John Cochrane soltou um post bacana sobre replicação em economia. Vale a pena conferir.
On replication in economics. Just in time for bar-room discussions at the annual meetings.
- Simple coding errors are not unknown. Reinhart and Rogoff are a famous example — which only came to light because they were honest and ethical and posted their data.
- There are data errors.
- Many results are driven by one or two observations, which at least tempers the interpretation of the results. Often a simple plot of the data, not provided in the paper, reveals that fact.
- Standard error computation is a dark art, producing 2.11 t statistics and the requisite two or three stars suspiciously often.
- Small changes in sample period or specification destroy many “facts.”
- Many regressions involve a large set of extra right hand variables, with no strong reason for inclusion or exclusion, and the fact is often quite sensitive to those choices. Just which instruments you use and how to transform variables changes results.

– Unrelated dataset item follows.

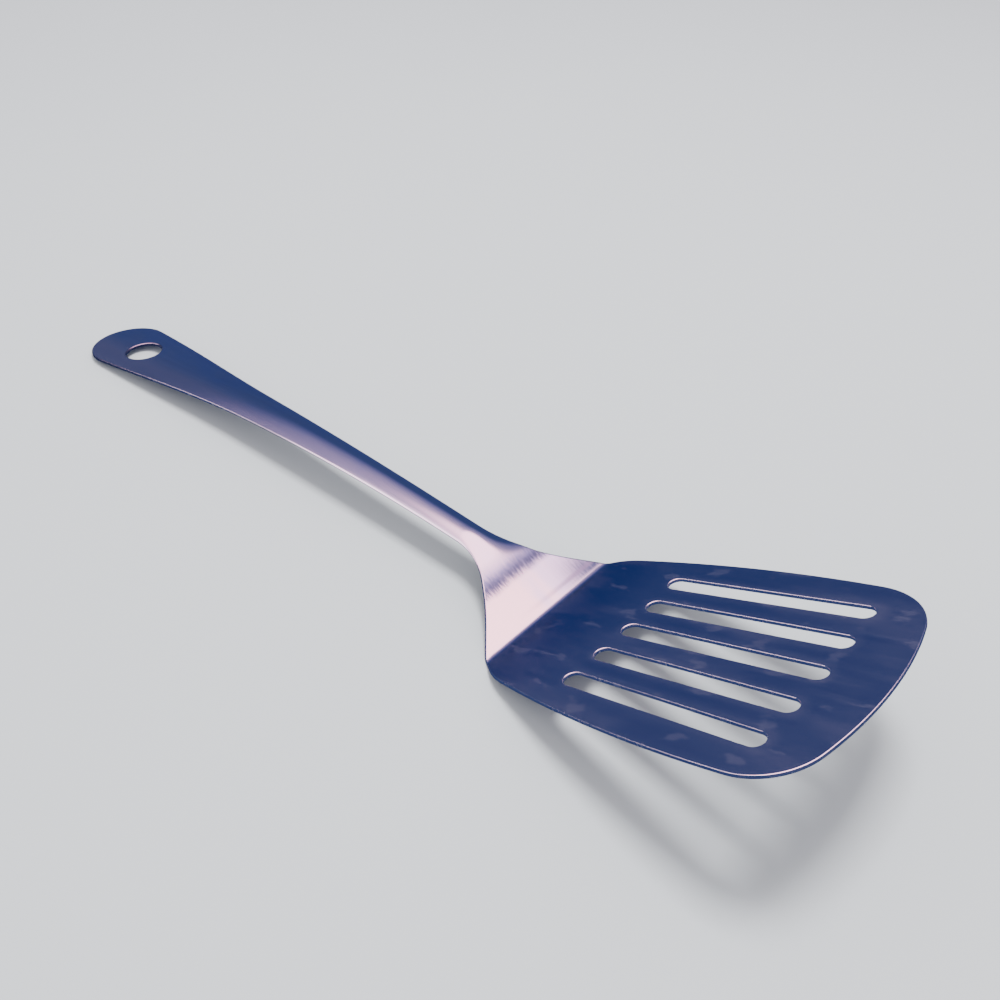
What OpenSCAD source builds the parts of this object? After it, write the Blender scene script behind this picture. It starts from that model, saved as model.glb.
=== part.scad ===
// Slotted fish spatula, pressed and bent from one sheet of stainless steel.
// It stands as it lies on a table: on the heel bend and on the end of the handle.
// The blade points to +X, +Z is up, and the origin is under the middle of the box.
// Each node is one forming zone of the sheet, and neighbours meet on one shared face.

/* [Sheet] */

// Thickness of the steel sheet
sheet_t = 1.2; // [0.8:0.1:2]
// Inner radius of the bend between blade and neck
bend_r = 2.5; // [1.5:0.5:5]

/* [Blade] */

// Length of the flat blade, from the heel bend to the middle of the front edge
blade_len = 104.6; // [98:0.2:120]
// Greatest width of the blade
blade_w = 80; // [72:0.5:92]
// Width of the heel, where the blade meets the bend
heel_w = 57.6; // [50:0.2:66]
// Distance from the heel to the widest place of the blade
widest_at = 76.5; // [66:0.5:80]
// How far the bowed sides would pass outside the heel's ends if no shoulder cut them off
shoulder_out = 2.2; // [1:0.1:4]
// Radius of the two shoulders beside the heel
shoulder_r = 20; // [12:0.5:30]
// Radius of the two front corners
corner_r = 18.5; // [10:0.5:22]
// Radius of the bowed front edge
front_r = 105; // [90:1:200]

/* [Slots] */

// Number of slots in the blade
slot_count = 5; // [3:1:5]
// Overall length of each slot
slot_len = 62.2; // [40:0.2:66]
// Width of each slot
slot_w = 5.8; // [4:0.1:6.5]
// Distance between neighbouring slots, half way along them
slot_pitch = 13; // [11:0.1:13.6]
// Angle that each slot turns outward from its inner neighbour
slot_fan = 1.4; // [0:0.1:1.6]
// Distance from the heel to the heel end of the middle slot
slot_start = 26.6; // [20:0.2:30]
// How far the slots next to the middle one stand back toward the heel
slot_back = 0.3; // [0:0.05:0.6]

/* [Neck] */

// Angle between the blade and the flat part of the neck
neck_angle = 46.5; // [40:0.5:54]
// Length of the flat part of the neck
neck_flat = 12.5; // [8:0.5:18]
// Length of the neck, from the heel bend to the narrowest place
neck_len = 34; // [30:0.5:56]
// Width at the narrowest place
throat_w = 10.1; // [9:0.1:16]
// How quickly the flare of the neck runs out; more is sharper
flare = 2.15; // [1.8:0.05:3]
// How gently the flare begins at the heel; 1 begins at once
flare_ease = 1.18; // [1:0.01:1.3]
// Distance from the heel bend to the small step across the neck
step_at = 13.5; // [8:0.5:16]
// Length of that step
step_len = 7.5; // [5:0.5:14]
// How much steeper the sheet gets in the middle of the step
step_angle = 10; // [0:1:20]

/* [Handle] */

// Length from the heel bend to the end of the handle, along the sheet
handle_len = 224.5; // [205:0.5:260]
// Angle between the blade and the handle where the neck ends
throat_angle = 25.2; // [18:0.2:28]
// Angle between the blade and the flat end of the handle
end_angle = 16.4; // [12:0.2:20]
// Height of the arched cross-section
arch_h = 2.6; // [1:0.1:4]
// Extra half width that the grip gains before it runs into the end
grip_gain = 6.6; // [2:0.1:7]
// Width of the rounded end
end_w = 28.2; // [24:0.2:36]
// Length of the flat end
end_len = 36; // [33:0.5:44]
// Diameter of the hanging hole
hole_d = 13.2; // [6:0.2:15]
// Distance from the end of the handle to the middle of the hole
hole_in = 23.8; // [18:0.2:25]
// Width of the broken edge round the hole, on the upper side
hole_break = 0.5; // [0.1:0.1:0.8]

/* [Hidden] */

$fn = 96;
// A cutter runs past the sheet by this much.
over = 1;
// Arcs that run into each other cross by this much, so that no gap is left between them.
cross_by = 0.002;
// Stations along the bend, the neck and the handle, and points across the sheet.
bend_n = 10;
neck_n = 32;
grip_n = 46;
cross_n = 16;
// Power by which the grip widens behind the throat.
grip_power = 1.75;
// Where the arch starts to fade into the flat end, as a share of the grip.
fade_from = 0.45;
// Where the grip starts to swell into the rounded end, as a share of the grip.
swell_from = 0.64;
// Steps along the sides of the flat end.
end_n = 10;
// Facets of the front circle, of the side circles and of a slot's ends.
front_fn = 720;
side_fn = 1440;
slot_fn = 48;

end_r = end_w / 2;
flat_from = handle_len - end_len;
round_at = handle_len - end_r;
grip_len = flat_from - neck_len;

// Both faces of the bend are struck from one centre above the heel.
bend_out = bend_r + sheet_t;
bend_len = bend_r * neck_angle * PI / 180;

function ease(t) = t <= 0 ? 0 : t >= 1 ? 1 : t * t * (3 - 2 * t);
function mix(a, b, t) = a + (b - a) * t;

// Slope of the sheet against the blade, at distance s behind the bend; below 0 it is in the bend.
function bump(t) = t <= 0 || t >= 1 ? 0 : pow(4 * t * (1 - t), 2);
function slope(s) = bent(s) + step_angle * bump((s - step_at) / step_len);
function bent(s) =
    s < 0 ? neck_angle * (1 + s / bend_len) :
    s < neck_flat ? neck_angle :
    s < neck_len ? mix(neck_angle, throat_angle, (s - neck_flat) / (neck_len - neck_flat)) :
    s < flat_from ? mix(throat_angle, end_angle, (s - neck_len) / grip_len) :
    end_angle;

// Half width of the sheet at distance s.
function flare_half(s) =
    s < neck_len ? (heel_w - throat_w) / 2 * pow(1 - pow(flare_t(s), flare_ease), flare) : 0;
function flare_t(s) = (s + bend_len) / (neck_len + bend_len);
function grip_half(s) =
    s > neck_len ? grip_gain * pow((s - neck_len) / (round_at - neck_len), grip_power) : 0;
function end_half(s) =
    (end_r - throat_w / 2 - grip_gain) * ease((s - swell_s) / (round_at - swell_s));
swell_s = neck_len + grip_len * swell_from;
function half_w(s) = throat_w / 2 + flare_half(s) + grip_half(s) + end_half(s);

// Height of the arch at distance s: none on the flats, full along the grip.
function arch(s) =
    arch_h * ease((s - neck_flat) / (neck_len - neck_flat))
    * (1 - ease((s - neck_len - grip_len * fade_from) / (grip_len * (1 - fade_from))));

// Corner points of the sheet's top face along its middle, from the bend to the flat end.
function along(from, to, n) = [for (i = [0:n]) mix(from, to, i / n)];
bend_s = along(-bend_len, 0, bend_n);
neck_s = along(0, neck_len, neck_n);
grip_s = along(neck_len, flat_from, grip_n);
function walk(start, list) = [
    for (i = 0, p = start; i < len(list);
        p = i + 1 < len(list) ? step(p, list[i], list[i + 1]) : p, i = i + 1) p
];
function step(p, a, b) = p + (b - a) * [-cos(slope((a + b) / 2)), sin(slope((a + b) / 2))];
bend_p = [for (s = bend_s) bend_r * [-sin(slope(s)), 1 - cos(slope(s))]];
neck_p = walk(bend_p[bend_n], neck_s);
throat_p = neck_p[neck_n];
grip_p = walk(throat_p, grip_s);
flat_p = grip_p[grip_n];
tip_p = flat_p + end_len * [-cos(end_angle), sin(end_angle)];

// The spatula tilts until the bend and the handle's lower end stand on the same level.
foot_p = tip_p - sheet_t * [sin(end_angle), cos(end_angle)];
reach = [foot_p[0], foot_p[1] - bend_r];
rest_tilt = atan2(reach[0], reach[1]) + acos(-bend_out / norm(reach));
function stand(p) =
    [p[0] * cos(rest_tilt) - p[1] * sin(rest_tilt), p[1] * cos(rest_tilt) + p[0] * sin(rest_tilt)];
rest_z = bend_out - stand([0, bend_r])[1];
front_x = stand([blade_len, -sheet_t])[0];
back_x = stand(tip_p)[0];
mid_x = (front_x + back_x) / 2;

module on_table() {
    translate([-mid_x, 0, rest_z])
        rotate([0, -rest_tilt, 0])
            children();
}

// Steel colour shared by all zones.
module steel() {
    color([0.72, 0.73, 0.75])
        children();
}

// Circles that bound the blade: one for the front edge and one for each side. A smaller circle
// rounds each front corner and each shoulder, and runs into its neighbours from inside.
function meet(p, r, q, t) =
    let (
        gap = q - p,
        d = norm(gap),
        u = (d * d + r * r - t * t) / (2 * d),
        v = sqrt(r * r - u * u)
    )
    p + gap / d * u + [-gap[1], gap[0]] / d * v;
function toward(p, q) = (q - p) / norm(q - p);
function on_side(p, side) = [p[0], side * p[1]];
side_rise = (blade_w - heel_w) / 2 - shoulder_out;
side_r = (widest_at * widest_at + side_rise * side_rise) / (2 * side_rise);
side_c = [widest_at, blade_w / 2 - side_r];
front_c = [blade_len - front_r, 0];
heel_end = [0, heel_w / 2];
corner_c = meet(front_c, front_r + cross_by - corner_r, side_c, side_r + cross_by - corner_r);
shoulder_c = meet(heel_end, shoulder_r, side_c, side_r + cross_by - shoulder_r);

module blade_outline() {
    intersection() {
        translate(front_c)
            circle(r = front_r, $fn = front_fn);
        translate(on_side(side_c, 1))
            circle(r = side_r, $fn = side_fn);
        translate(on_side(side_c, -1))
            circle(r = side_r, $fn = side_fn);
        translate([0, -blade_w])
            square([blade_len + over, 2 * blade_w]);
        rounded_ends();
    }
}

module rounded_ends() {
    difference() {
        translate([-over, -blade_w])
            square([blade_len + 2 * over, 2 * blade_w]);
        for (side = [-1, 1]) {
            waste(side, corner_c, corner_r, toward(front_c, corner_c), toward(side_c, corner_c));
            waste(side, shoulder_c, shoulder_r, toward(side_c, shoulder_c), toward(shoulder_c, heel_end));
        }
    }
    for (side = [-1, 1]) {
        translate(on_side(corner_c, side))
            circle(r = corner_r);
        translate(on_side(shoulder_c, side))
            circle(r = shoulder_r);
    }
}

// What rounding takes away, from the middle c of the arc to where the arc starts and ends.
module waste(side, c, r, from, to) {
    polygon([
        for (p = [[0, 0], 2 * r * to, 3 * r * (to + from), 2 * r * from])
            on_side(c + p, side)
    ]);
}

module slot() {
    run = slot_len - slot_w;
    translate([-run / 2, -slot_w / 2, -sheet_t - over])
        cube([run, slot_w, sheet_t + 2 * over]);
    for (side = [-1, 1])
        translate([side * run / 2, 0, -sheet_t - over])
            cylinder(d = slot_w, h = sheet_t + 2 * over, $fn = slot_fn);
}

module blade() {
    steel() on_table() difference() {
        translate([0, 0, -sheet_t])
            linear_extrude(height = sheet_t)
                blade_outline();
        for (i = [0:slot_count - 1]) {
            k = i - (slot_count - 1) / 2;
            translate([slot_start + slot_len / 2 - slot_back * k * k, slot_pitch * k, 0])
                rotate([0, 0, slot_fan * k])
                    slot();
        }
    }
}

// One cross-section of the arched sheet: the top row, then the bottom row.
function cross(p, s) =
    let (h = arch(s), w = half_w(s), a = slope(s), up = [sin(a), cos(a)])
    [
        for (layer = [0, 1], j = [0:cross_n])
            let (
                v = -1 + 2 * j / cross_n,
                lean = atan(-2 * h * v / w),
                rise = h * (1 - v * v) - layer * sheet_t * cos(lean),
                y = v * w + layer * sheet_t * sin(lean)
            )
            [p[0] + rise * up[0], y, p[1] + rise * up[1]]
    ];

// A closed skin over a row of cross-sections. The two cut ends are closed in narrow strips.
module pressed(points, stations) {
    n = cross_n + 1;
    m = 2 * n;
    last = len(stations) - 1;
    ring = [for (j = [0:cross_n]) j, for (j = [cross_n:-1:0]) j + n];
    grid = [for (i = [0:last]) each cross(points[i], stations[i])];
    polyhedron(
        points = grid,
        faces = concat(
            [for (i = [0:last - 1], k = [0:m - 1])
                let (a = i * m + ring[k], b = i * m + ring[(k + 1) % m])
                [a, b, b + m, a + m]],
            [for (j = [0:cross_n - 1]) [j, j + n, j + 1 + n, j + 1]],
            [for (j = [0:cross_n - 1], b = [last * m + j]) [b, b + 1, b + 1 + n, b + n]]
        ),
        convexity = 4
    );
}

module heel_bend() {
    steel() on_table()
        pressed(bend_p, bend_s);
}

module neck() {
    steel() on_table()
        pressed(neck_p, neck_s);
}

module handle() {
    steel() on_table()
        pressed(grip_p, grip_s);
}

// Flat rounded end, drawn lying on the blade's plane and then carried to the handle.
module hanging_end() {
    rows = along(flat_from, round_at, end_n);
    steel() on_table()
        translate([flat_p[0], 0, flat_p[1]])
            rotate([0, end_angle, 0])
                difference() {
                    translate([0, 0, -sheet_t])
                        linear_extrude(height = sheet_t) {
                            polygon([
                                for (s = rows) [flat_from - s, half_w(s)],
                                for (i = [end_n:-1:0]) [flat_from - rows[i], -half_w(rows[i])],
                            ]);
                            translate([flat_from - round_at, 0])
                                circle(r = end_r);
                        }
                    translate([hole_in - end_len, 0, -sheet_t - over])
                        cylinder(d = hole_d, h = sheet_t + 2 * over);
                    translate([hole_in - end_len, 0, -hole_break])
                        cylinder(
                            d1 = hole_d,
                            d2 = hole_d + 2 * (hole_break + over),
                            h = hole_break + over
                        );
                }
}

blade();
heel_bend();
neck();
handle();
hanging_end();
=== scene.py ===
"""Slotted fish spatula: one steel sheet, cut flat, pressed, folded and laid on a pale floor.

The sheet is drawn flat in millimetres, with the heel on x = 0, the blade toward +X and the
handle toward -X. It is then pressed, folded, stood on its heel and brought to metres.
"""
import math

import bmesh
import bpy
from mathutils import Matrix, Vector


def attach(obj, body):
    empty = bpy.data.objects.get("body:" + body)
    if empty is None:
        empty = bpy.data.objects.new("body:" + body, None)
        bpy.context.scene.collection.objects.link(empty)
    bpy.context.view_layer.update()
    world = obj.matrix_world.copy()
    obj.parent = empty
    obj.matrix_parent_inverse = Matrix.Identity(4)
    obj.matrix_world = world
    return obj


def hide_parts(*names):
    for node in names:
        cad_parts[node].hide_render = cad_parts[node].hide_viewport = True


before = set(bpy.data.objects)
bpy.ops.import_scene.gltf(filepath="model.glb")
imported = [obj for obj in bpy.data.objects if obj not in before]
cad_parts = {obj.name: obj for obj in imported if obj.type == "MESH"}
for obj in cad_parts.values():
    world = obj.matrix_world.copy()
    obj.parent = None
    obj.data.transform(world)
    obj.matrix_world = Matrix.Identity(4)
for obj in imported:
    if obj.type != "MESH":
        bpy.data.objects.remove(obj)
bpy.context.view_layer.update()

MM = 0.001
TINY = 0.01  # how near two places are taken to be the same, in millimetres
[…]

- Many large-data papers difference, difference differences, add dozens of controls and fixed effects, and so forth, throwing out most of the variation in the data in the admirable quest for cause-and-effect interpretability. Alas, that procedure can load the results up on measurement errors, or slightly different and equally plausible variations can produce very different results.
- There is often a lot of ambiguity in how to define variables, which proxies to use, which data series to use, and so forth, and equally plausible variations change the results.